Tuesday, October 11, 2011

"I was thinking about Baader-Meinhof. Patty Hearst. Tompkins Square. This a song about living in Alphabet City."

So said David Byrne, explaining his song "Life During Wartime." I'm thinking about that song today because I'm reading Greg Mitchell's blog — OccupyUSA — in The Nation:
Today's song pick for Occupyers everywhere: Talking Heads' classic "Life During Wartime."
Here are some of the lyrics to the song:
Heard of a van that is loaded with weapons,
packed up and ready to go
Heard of some gravesites, out by the highway,
a place where nobody knows
The sound of gunfire, off in the distance,
I'm getting used to it now...
Heard about Houston? Heard about Detroit?
Heard about Pittsburgh, P. A.?
You oughta know not to stand by the window
somebody might see you up there
So... what kind of mood are you going for there, Greg? Creepy? Paranoid? Genuinely threatening violence? Or just stupid?

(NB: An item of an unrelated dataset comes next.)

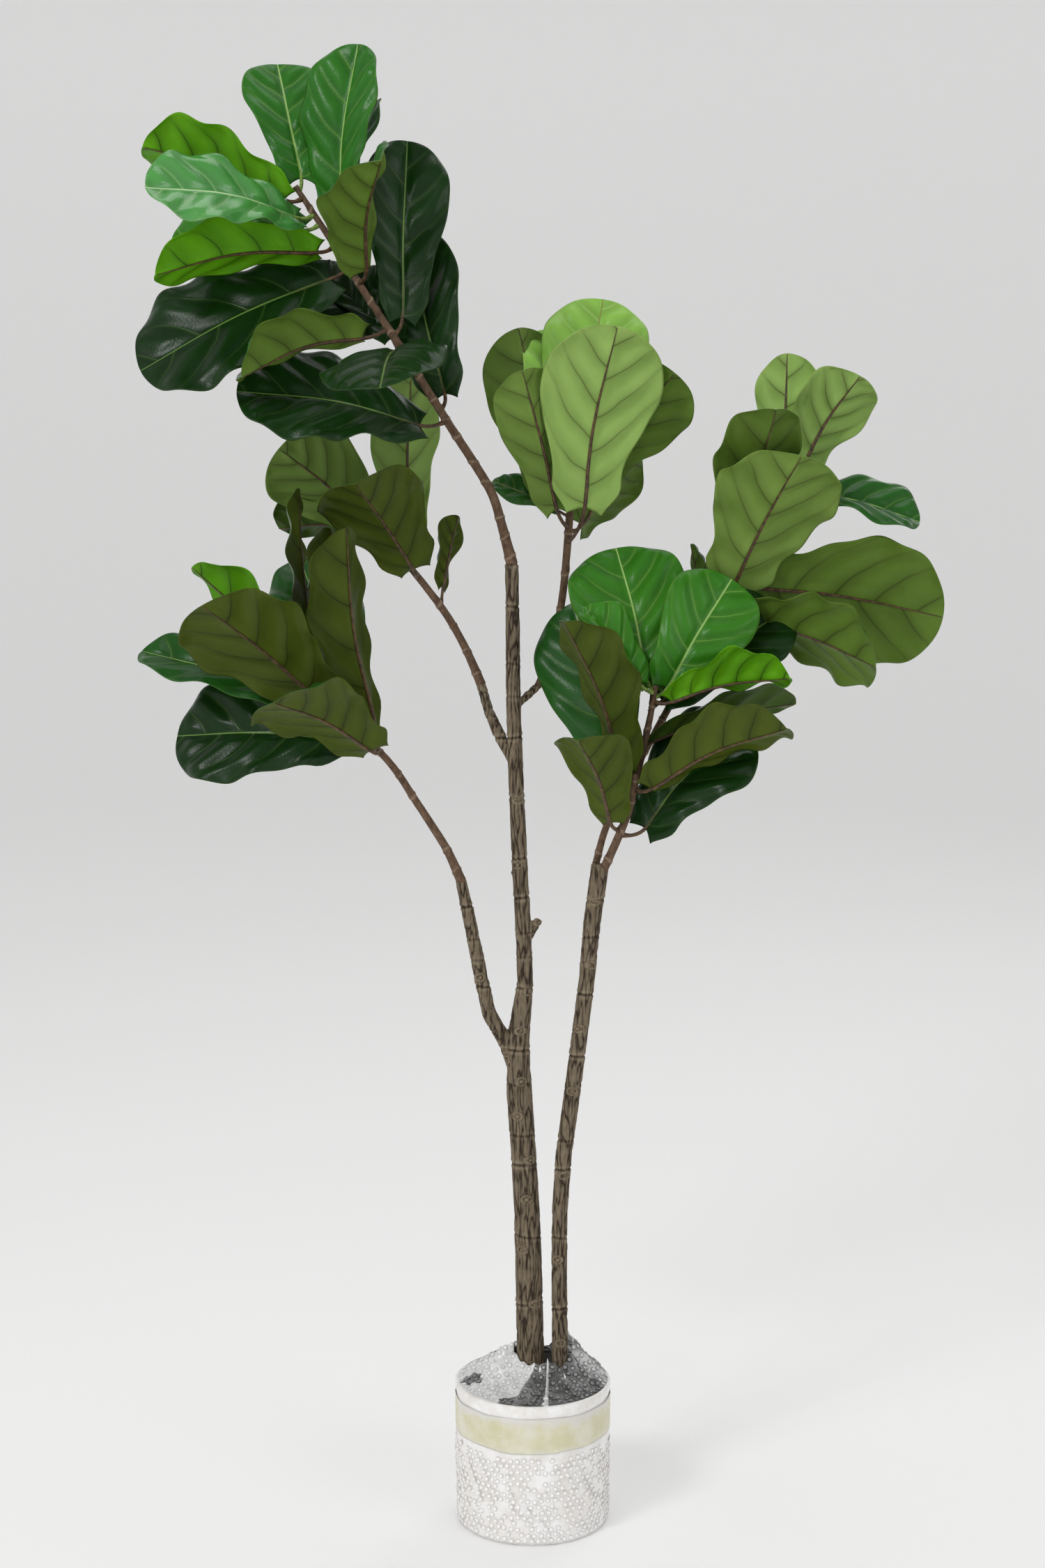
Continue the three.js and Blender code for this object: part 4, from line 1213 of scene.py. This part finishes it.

Now, "Life During Wartime" is a great song. I played it all the time back in the 1970s when it first came out. Like Greg Mitchell, I'm old. (I was born in 1951, and he was born in 1947.) Unlike Greg Mitchell, I can't imagine telling young people today to adopt one of the great old songs of my youth as their present-day music to protest by.

I like to think that young people today have built up plenty of resistance to the nostalgia of Baby Boomers. The Revolution Chic of my generation-mates is not cute and not cool. It's embarrassing and dumb.

Think for yourselves, people.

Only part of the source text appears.